▸ Stated task
Each line below that contains "before" counts once; report the total and nothing more.

[CAD and scene scripts]
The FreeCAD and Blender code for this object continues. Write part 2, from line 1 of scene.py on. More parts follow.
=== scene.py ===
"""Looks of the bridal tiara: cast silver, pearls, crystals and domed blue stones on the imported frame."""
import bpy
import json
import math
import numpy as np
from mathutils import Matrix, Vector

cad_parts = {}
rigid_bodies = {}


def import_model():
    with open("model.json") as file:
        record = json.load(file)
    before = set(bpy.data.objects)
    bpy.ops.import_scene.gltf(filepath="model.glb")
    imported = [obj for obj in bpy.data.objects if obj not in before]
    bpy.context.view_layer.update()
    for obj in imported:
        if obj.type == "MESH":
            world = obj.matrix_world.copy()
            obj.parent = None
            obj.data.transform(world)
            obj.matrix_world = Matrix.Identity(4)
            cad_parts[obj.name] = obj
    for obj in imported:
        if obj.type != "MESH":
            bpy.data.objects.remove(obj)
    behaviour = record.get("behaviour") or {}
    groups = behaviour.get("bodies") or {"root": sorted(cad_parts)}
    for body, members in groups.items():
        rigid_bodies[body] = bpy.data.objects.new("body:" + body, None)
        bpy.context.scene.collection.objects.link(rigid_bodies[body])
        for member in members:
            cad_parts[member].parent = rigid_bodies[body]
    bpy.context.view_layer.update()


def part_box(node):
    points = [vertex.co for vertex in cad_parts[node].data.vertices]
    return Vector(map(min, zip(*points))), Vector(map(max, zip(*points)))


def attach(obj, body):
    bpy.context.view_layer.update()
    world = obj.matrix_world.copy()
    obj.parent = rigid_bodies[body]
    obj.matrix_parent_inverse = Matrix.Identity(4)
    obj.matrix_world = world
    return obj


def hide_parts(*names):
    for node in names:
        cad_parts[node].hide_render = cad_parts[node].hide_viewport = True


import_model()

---

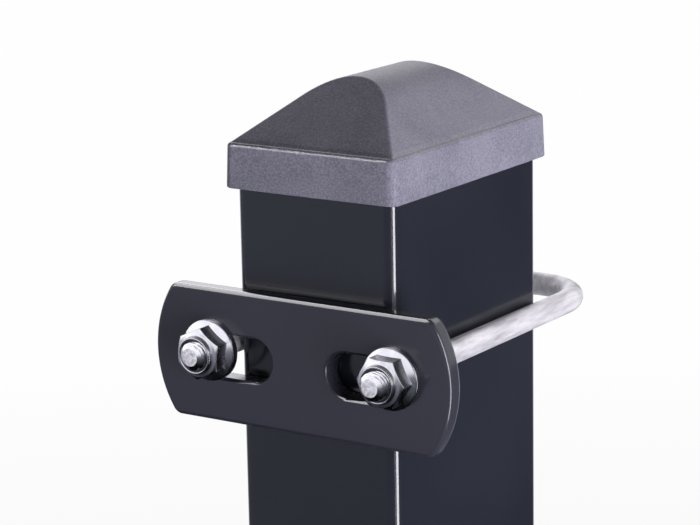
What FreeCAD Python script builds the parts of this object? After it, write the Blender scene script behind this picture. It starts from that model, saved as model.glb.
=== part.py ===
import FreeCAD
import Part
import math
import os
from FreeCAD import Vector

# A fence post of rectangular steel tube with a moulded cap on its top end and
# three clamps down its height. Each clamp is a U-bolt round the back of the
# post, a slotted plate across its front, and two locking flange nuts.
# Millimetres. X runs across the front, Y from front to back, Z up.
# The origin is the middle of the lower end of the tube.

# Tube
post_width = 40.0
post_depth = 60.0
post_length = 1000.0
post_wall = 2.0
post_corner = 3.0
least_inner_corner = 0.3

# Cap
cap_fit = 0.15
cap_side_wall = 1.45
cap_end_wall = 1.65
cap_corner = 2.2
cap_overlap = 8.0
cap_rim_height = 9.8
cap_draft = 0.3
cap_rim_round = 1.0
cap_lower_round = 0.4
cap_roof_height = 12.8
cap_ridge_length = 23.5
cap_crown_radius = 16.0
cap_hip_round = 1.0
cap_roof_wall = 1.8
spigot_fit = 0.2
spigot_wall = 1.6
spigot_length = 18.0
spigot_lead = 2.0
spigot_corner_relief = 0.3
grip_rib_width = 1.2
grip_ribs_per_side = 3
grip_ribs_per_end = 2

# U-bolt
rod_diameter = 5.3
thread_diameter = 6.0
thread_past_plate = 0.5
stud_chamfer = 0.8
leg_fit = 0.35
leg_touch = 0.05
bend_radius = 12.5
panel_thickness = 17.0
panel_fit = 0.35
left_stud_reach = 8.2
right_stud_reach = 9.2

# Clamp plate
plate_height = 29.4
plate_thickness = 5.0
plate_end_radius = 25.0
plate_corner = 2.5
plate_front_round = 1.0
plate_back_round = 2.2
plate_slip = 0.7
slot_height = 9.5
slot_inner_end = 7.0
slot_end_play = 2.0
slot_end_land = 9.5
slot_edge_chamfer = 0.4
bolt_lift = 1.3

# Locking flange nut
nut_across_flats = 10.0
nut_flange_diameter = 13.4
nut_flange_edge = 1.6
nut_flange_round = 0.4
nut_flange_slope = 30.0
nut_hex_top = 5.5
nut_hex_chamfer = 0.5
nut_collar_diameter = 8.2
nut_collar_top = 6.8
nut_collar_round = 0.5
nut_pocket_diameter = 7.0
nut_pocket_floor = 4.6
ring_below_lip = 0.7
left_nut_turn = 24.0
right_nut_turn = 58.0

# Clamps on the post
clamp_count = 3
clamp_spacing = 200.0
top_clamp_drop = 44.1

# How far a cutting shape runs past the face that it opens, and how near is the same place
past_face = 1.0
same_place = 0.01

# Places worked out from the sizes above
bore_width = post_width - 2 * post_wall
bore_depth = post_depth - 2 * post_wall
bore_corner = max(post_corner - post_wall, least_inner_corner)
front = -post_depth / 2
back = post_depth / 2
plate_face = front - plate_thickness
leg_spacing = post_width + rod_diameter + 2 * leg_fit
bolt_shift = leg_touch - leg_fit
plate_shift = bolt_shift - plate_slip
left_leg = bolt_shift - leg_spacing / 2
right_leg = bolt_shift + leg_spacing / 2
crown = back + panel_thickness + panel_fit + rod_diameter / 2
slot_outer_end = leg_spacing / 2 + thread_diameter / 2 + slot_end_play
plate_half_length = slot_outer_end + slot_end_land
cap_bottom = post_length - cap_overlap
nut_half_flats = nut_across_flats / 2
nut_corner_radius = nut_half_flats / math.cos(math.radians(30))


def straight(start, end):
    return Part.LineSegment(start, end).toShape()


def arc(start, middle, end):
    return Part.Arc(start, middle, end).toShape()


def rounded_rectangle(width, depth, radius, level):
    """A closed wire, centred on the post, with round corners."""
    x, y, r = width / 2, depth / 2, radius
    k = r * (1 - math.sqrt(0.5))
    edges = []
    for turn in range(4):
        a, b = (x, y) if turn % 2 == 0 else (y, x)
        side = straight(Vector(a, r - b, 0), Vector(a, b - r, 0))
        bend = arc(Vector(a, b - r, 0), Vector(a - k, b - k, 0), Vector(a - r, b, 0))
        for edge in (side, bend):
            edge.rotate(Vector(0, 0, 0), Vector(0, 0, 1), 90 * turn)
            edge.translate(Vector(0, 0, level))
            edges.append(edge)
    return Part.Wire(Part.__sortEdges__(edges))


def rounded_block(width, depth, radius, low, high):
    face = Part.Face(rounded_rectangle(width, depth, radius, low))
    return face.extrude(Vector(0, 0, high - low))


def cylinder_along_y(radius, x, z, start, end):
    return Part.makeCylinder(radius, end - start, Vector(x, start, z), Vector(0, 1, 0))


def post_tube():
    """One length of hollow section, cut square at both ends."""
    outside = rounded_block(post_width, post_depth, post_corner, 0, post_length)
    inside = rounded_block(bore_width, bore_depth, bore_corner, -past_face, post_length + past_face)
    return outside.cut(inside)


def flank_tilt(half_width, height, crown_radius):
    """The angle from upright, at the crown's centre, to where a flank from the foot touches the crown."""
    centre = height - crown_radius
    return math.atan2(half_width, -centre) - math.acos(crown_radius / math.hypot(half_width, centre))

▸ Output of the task
2